27 March finds local bluegrass mainstays The Morrisons at The Basement in Circular Quay, performing Smoke on a Foggy Highway: The Bluegrass Albums of Paul Kelly, before Tony Joe White (US) takes to the venue on 11 March with support from Henry Wagons.
Rooty Hill RSL has an unbeatable lineup slated, with Steve Earle & The Dukes (US) playing the venue on 16 March, Kaylens Rain on 18 March, Adam Brand & The Outlaws on 19 March, Kirsty Lee Akers on 1 April, Brothers 3 on 15 April, Pete Denahy and Celeste Clabburn on 16 April, and Aleyce Simmonds and Paul Costa on 29 April.
Otherworldly alt. folk artist and Marlon Williams collaborator Aldous Harding (NZ) plays Newtown Social Club on 8 March, before Ruby Boots on 18 March, Frazey Ford (Canada) on 23 March, and Daniel Champagne on 3 April. Also in Newtown, Katie Brianna plays the Midnight Special on 2 March, while Charlie Horse rock The Vanguard on 8 April with support from Sam Shinazzi.

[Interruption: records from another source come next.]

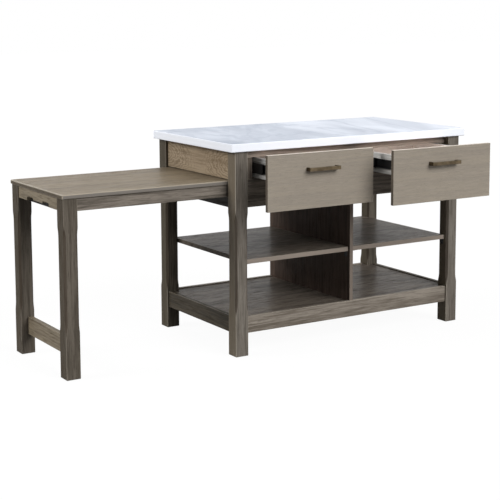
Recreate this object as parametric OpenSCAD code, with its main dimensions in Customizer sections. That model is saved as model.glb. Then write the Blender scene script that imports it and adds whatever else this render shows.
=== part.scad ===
// Kitchen island unit: a marble worktop on four square legs, an open base with two
// shelf levels, two drawers on ball-bearing slides, and a dining leaf on its own
// legs that slides into the base under the drawers.
// Lengths are millimetres and z = 0 is the floor. The drawers open towards -Y, the
// front, and the leaf slides out towards -X. The model stands as it is shown in
// use: the leaf is fully out and both drawers are part open.

/* [Base] */
// Length over the legs
base_w = 1214; // [1150:1:1400]
// Depth over the legs
base_d = 672; // [620:1:800]
// Height from the floor to the top of the worktop
overall_h = 914; // [890:1:940]

/* [Worktop] */
// Thickness of the marble slab
worktop_t = 36; // [20:1:45]
// Overhang of the slab past the legs at the two ends
worktop_over_x = 24; // [10:1:50]
// Overhang of the slab past the legs at the front and the back
worktop_over_y = 12; // [5:1:40]
// Bevel on the edges of the slab
worktop_bevel = 2.5; // [1:0.5:6]

/* [Legs] */
// Width of the square legs
leg_w = 62; // [56:1:72]
// Eased arris of the legs
leg_ease = 2.2; // [1:0.1:4]
// Stop chamfer on the four arrises, measured along a face
stop_chamfer = 9; // [5:0.5:14]
// Length of the curved run-out at each end of a stop chamfer
stop_run = 56; // [20:1:90]
// Diameter of the plastic glides under the feet
glide_d = 24; // [16:1:40]
// Thickness of the glides
glide_t = 2; // [1:0.5:6]

/* [Case] */
// Height of the drawer case, from its underside to the worktop
case_h = 242; // [230:1:260]
// Distance of the face frame behind the front of the legs
frame_setback = 30; // [24:1:40]
// Thickness of the face frame
frame_t = 18; // [15:1:25]
// Height of the face frame's top rail
top_rail_h = 30; // [20:1:45]
// Width of the two outer stiles
stile_w = 40; // [32:1:60]
// Width of the centre stile
centre_stile_w = 60; // [40:1:90]
// Distance of the side and back panels inside the legs' outer faces
panel_setback = 12; // [6:1:20]
// Thickness of the side and back panels
panel_t = 18; // [12:1:22]
// Thickness of the case floor
case_floor_t = 12; // [8:1:18]
// Thickness of the cleats that carry the outer slides
cleat_t = 20; // [15:1:30]
// Height of the slide cleats
cleat_h = 60; // [50:1:74]
// Thickness of the corner blocks
corner_block_t = 24; // [15:1:28]
// Drop of the corner blocks below the worktop
corner_block_drop = 2; // [1:0.5:5]
// Reach of a corner block past the leg, along the face frame
corner_block_x = 50; // [30:1:90]
// Reach of a corner block past the leg, along the side panel
corner_block_y = 68; // [30:1:120]

/* [Open base] */
// Height of the bottom rails above the floor
rail_z0 = 99; // [70:1:140]
// Height of the bottom rails
rail_h = 73; // [50:1:100]
// Thickness of the bottom rails
rail_t = 20; // [16:1:26]
// Distance of the bottom rails inside the legs' outer faces
rail_setback = 8; // [4:1:16]
// Thickness of the bottom shelf
bottom_shelf_t = 18; // [12:1:25]
// Drop of the bottom shelf below the tops of the rails
bottom_shelf_drop = 4; // [2:1:10]
// Height of the middle shelf's upper face
mid_shelf_z1 = 415; // [330:1:500]
// Thickness of the middle shelf
mid_shelf_t = 20; // [15:1:28]
// Distance of the middle shelf's edges inside the legs' outer faces
mid_shelf_setback = 20; // [12:1:30]
// Thickness of the divider
divider_t = 18; // [15:1:25]
// Distance of the divider's edges inside the legs' outer faces
divider_setback = 8; // [4:1:16]
// Depth of the housing in the bottom shelf that the divider stands in
divider_housing = 5; // [2:0.5:9]
// Length of each flange of the shelf brackets
bracket_leg = 25; // [16:1:40]
// Thickness of the bracket steel
bracket_t = 2; // [1.5:0.5:4]
// Width of the shelf brackets
bracket_w = 20; // [12:1:30]

/* [Leaf] */
// Height of the leaf's upper face above the underside of the case
leaf_rise = 116; // [106:1:128]
// Thickness of the leaf
leaf_t = 17; // [14:1:24]
// Length of the leaf
leaf_l = 890; // [780:1:960]
// Length of the open leaf that stays inside the outer faces of the base's legs
leaf_hold = 139; // [120:1:180]
// Bevel round the leaf's upper edge
leaf_bevel = 4; // [2:0.5:6]
// Overhang of the leaf past its legs
leaf_over = 5; // [2:1:15]
// Gap between the leaf and the base's legs on each side
leaf_side_gap = 3; // [2:0.5:8]
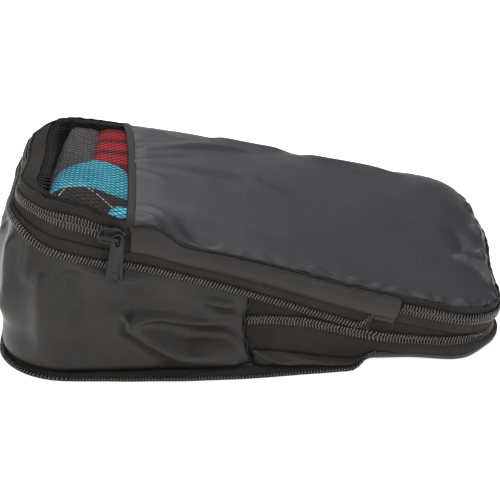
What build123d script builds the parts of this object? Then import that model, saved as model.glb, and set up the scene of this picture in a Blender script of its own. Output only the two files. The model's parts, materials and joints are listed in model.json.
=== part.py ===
from build123d import *
import math
import os

# A compression packing cube, shown let out: a soft rectangular case whose lid slopes from a tall
# end (-X) down to a thin end (+X). Millimetres. +Z up, the case rests on z = 0, the tall end with
# the mesh window is at -X, and the lid's fabric hinge is along the front, at -Y.

# --- Driving dimensions ---
WIDTH = 155.0            # across Y, seam to seam
BASE_LENGTH = 237.0      # base panel along X, seam to seam
LID_LENGTH = 244.0       # lid along its own slope, seam to seam
CORNER = 27.0            # plan radius of every corner
FOLD_X = 116.5           # the line at the thin end about which the case opens and closes
FOLD_Z = 12.5
LID_SLOPE = 15.0         # degrees that the lid stands open when the case is let out

CLOTH = 0.8              # zip tape and woven wall thickness
GAP = 0.3                # clearance between pieces that move against each other
COIL_THICK = 2.2         # how far a zip coil stands out of its tape
ROW = 2.7                # width of one row of coil in a closed chain
OPEN_ROW = 3.1           # width of one row where the chain is open
ROW_GAP = 0.5            # half the space between the two rows of a closed chain

# Base panel and brim
PANEL_THICK = 1.2
PIPING_TOP = 3.0
PIPING_IN = -1.5
PIPING_OUT = 0.8
BRIM_COIL = 8.8          # distance of the lower compression coil from the base seam
BRIM_Z = 1.6             # underside of the brim tape
BRIM_END_X = 48.0        # where the compression zip ends, near the thin end

# Heights in the flat, pressed position, measured from the table
MAIN_CHAIN_Z = 20.5
SEAM_Z = 13.0            # seam between the lid's zip and the black band under it
BAND_Z = 8.2             # lower edge of the black band
UPPER_COIL_Z = 4.9       # lower edge of the upper compression coil
UPPER_COIL_END_X = 52.0
LID_Z = 25.8             # underside of the lid
LID_TOP = 27.2
STRIP_LOW_X = -71.0      # hinge strip along the front
STRIP_HIGH_X = 62.5

# Mesh window in the lid
TRIM_LOW_X = -75.2
TRIM_HIGH_X = -71.0
WINDOW_LOW_X = -119.0
WINDOW_LOW_Y = -72.0
WINDOW_HIGH_Y = 72.0
WINDOW_CORNER = 20.0

# Access zip: along the front it climbs from the thin end to the side seam
ACCESS_END_Z = 8.0
ACCESS_LINE = [(-6.5, 24.6), (25.0, 22.5), (53.0, 14.5), (91.5, ACCESS_END_Z)]
SIDE_SEAM_X = ACCESS_LINE[0][0]
END_SEAM_Y = 50.0        # where the access zip stops on the thin end
SIDE_STRIP_TOP = 7.0
SIDE_STRIP_END_X = 48.0

# Clothes stacked under the mesh window
CLOTHES_X = (-109.0, -54.0)
CLOTHES_LOW = 1.6
CLOTHES_TOP = 23.0       # in the flat position, under the lid
CLOTHES = {
    "brown_jumper": (-66.0, -24.0, CLOTHES_X),
    "blue_shirt": (-23.4, 14.0, CLOTHES_X),
    "red_shirt": (14.6, 66.0, (-82.0, -54.0)),
    "grey_shirt": (14.6, 66.0, (-109.0, -82.6)),
}

# Zip slider and pull
SLIDER_LENGTH = 10.6
SLIDER_HALF = 4.6
SLIDER_NOSE_HALF = 3.9
SLIDER_PLATE = 1.3
FLANGE_IN = 3.8
LEG_X = 4.0
LEG_RADIUS = 0.9
BRIDGE_Z = 6.3
PULL_LOW = 4.0
PULL_THICK = 1.2
PULL_REACH = 19.0        # from the leg to the centre of the pull's round end
PULL_HEAD = 2.9
PULL_END = 4.1
PULL_HOLE = 1.5
PULL_RIM = 0.9

MAIN_SLIDER_X = -79.5
MAIN_PULL_SWING = 7.0    # the pull hangs about plumb, so it leans against the sloping chain
COMPRESSION_SLIDER_X = 40.0
ACCESS_SLIDER_Y = 40.0
ACCESS_PULL_SWING = 82.0  # its round end lies just above the table

BIG = 400.0
FOLD_AXIS = Axis((FOLD_X, 0, FOLD_Z), (0, 1, 0))
BASE_RIM = (BASE_LENGTH, 0.0)
LID_RIM = (LID_LENGTH, FOLD_X - LID_LENGTH / 2)


def span(x_low, x_high, y_low, y_high, z_low, z_high):
    """A box between its limits on each axis."""
    middle = Pos((x_low + x_high) / 2, (y_low + y_high) / 2, (z_low + z_high) / 2)
    return middle * Box(x_high - x_low, y_high - y_low, z_high - z_low)


def plate(rim, offset, low, high):
    """A rounded slab with its outline offset from a rim, from low to high."""
    length, centre = rim
    outline = RectangleRounded(length + 2 * offset, WIDTH + 2 * offset, CORNER + offset)
    return extrude(Pos(centre, 0, low) * outline, high - low)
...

Narelle Evans’ The Rockabilly Women: A Salute to the Trailblazing Women of 50s America returns to Marrickville’s Django Bar on 26 February, before WA’s Davey Craddock & The Spectacles pay the venue a visit, joining forces with Tim Easton (US) and Sydney’s own Sam Shinazzi to present Ramblin’ Nights: A Night of Alt Country, Americana & Folk on 28 February. Also performing at Django Bar are rising alt. country star Imogen Clark on 24 March, and the always wonderful Katie Brianna on 2 April. Sister venue Camelot Lounge has Truckstop Honeymoon (US) on 3 March.
Petersham Bowling Club hosts Peter Rowan Bluegrass Band (US) on 3 April, while The Bunker at Coogee Diggers continues to stage Karl Broadie’s regular Tuesday night Songwriter Sessions from the end of February onward.
And down south (though still a good deal closer to the Sydney GPO than to St Kilda or Collingwood), Cronulla’s Brass Monkey hosts blues doyen Charlie Parr (US) on 1 March, Hotel California: A Tribute to The Eagles on 4 March, Adam Harvey on 12 March, The East Pointers on 7 April, and Ryan Bingham (US) on 23 April.